Researchers from Vanderbilt-Ingram Center have discovered in a randomized clinical trial that magnesium can optimize the levels of vitamin D in patients.

In a study, researchers reported that the intake of magnesium can raise the vitamin D status of patients suffering from deficiency and lower it in patients who have too much of the substance.

The study is part of an ongoing research into the link between vitamin D with colorectal cancer and other serious diseases.

Effects Of Magnesium To Vitamin D Status

"Vitamin D insufficiency is something that has been recognized as a potential health problem on a fairly large scale in the U.S.," said Martha Shrubsole, a research professor from Vanderbilt University. "A lot of people have received recommendations from their health care providers to take vitamin D supplements to increase their levels based upon their blood tests."

However, magnesium deficiency is also a real but under-recognized problem. According to Shrubsole, an estimated 80 percent of American adults do not get their recommended daily magnesium intake.

In a randomized trial, 250 people who are at risk of colorectal cancer based on their risk factors or had precancerous polyps removed in the past were assigned either magnesium doses or placebo based on their baseline dietary intake. Shrubsole clarified that the doses of magnesium used during the trial adhered to the recommended dietary allowance or RDA guidelines set by public health experts.
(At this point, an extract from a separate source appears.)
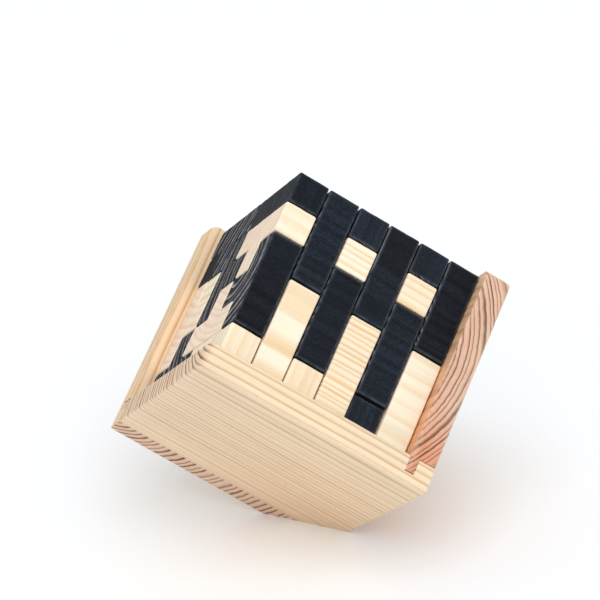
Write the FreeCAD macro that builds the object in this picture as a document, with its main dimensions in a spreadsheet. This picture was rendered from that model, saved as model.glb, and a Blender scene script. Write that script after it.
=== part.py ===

Qi Dai, Ingram Professor and the lead author of the study, explained that magnesium deficiency shuts down the synthesis and metabolism of vitamin D.

The curiosity of the researchers on the effects of magnesium when they did not see the level of vitamin D rise in some patients even when they were handed a higher dose of supplements. The research provides the first evidence of the role that magnesium plays in optimizing the levels of vitamin D.

Their findings were published in The American Journal of Clinical Nutrition.

The Role Of Magnesium

According to the National Institute of Health, magnesium regulates muscle and nerve function, blood sugar levels, and blood pressure. An adult man should take around 400-420 mg of magnesium per day. Meanwhile, the daily recommended dosagen for women is 310-320 mg.

Magnesium can naturally be found in legumes, nuts, seeds, whole grains, and green leafy vegetables.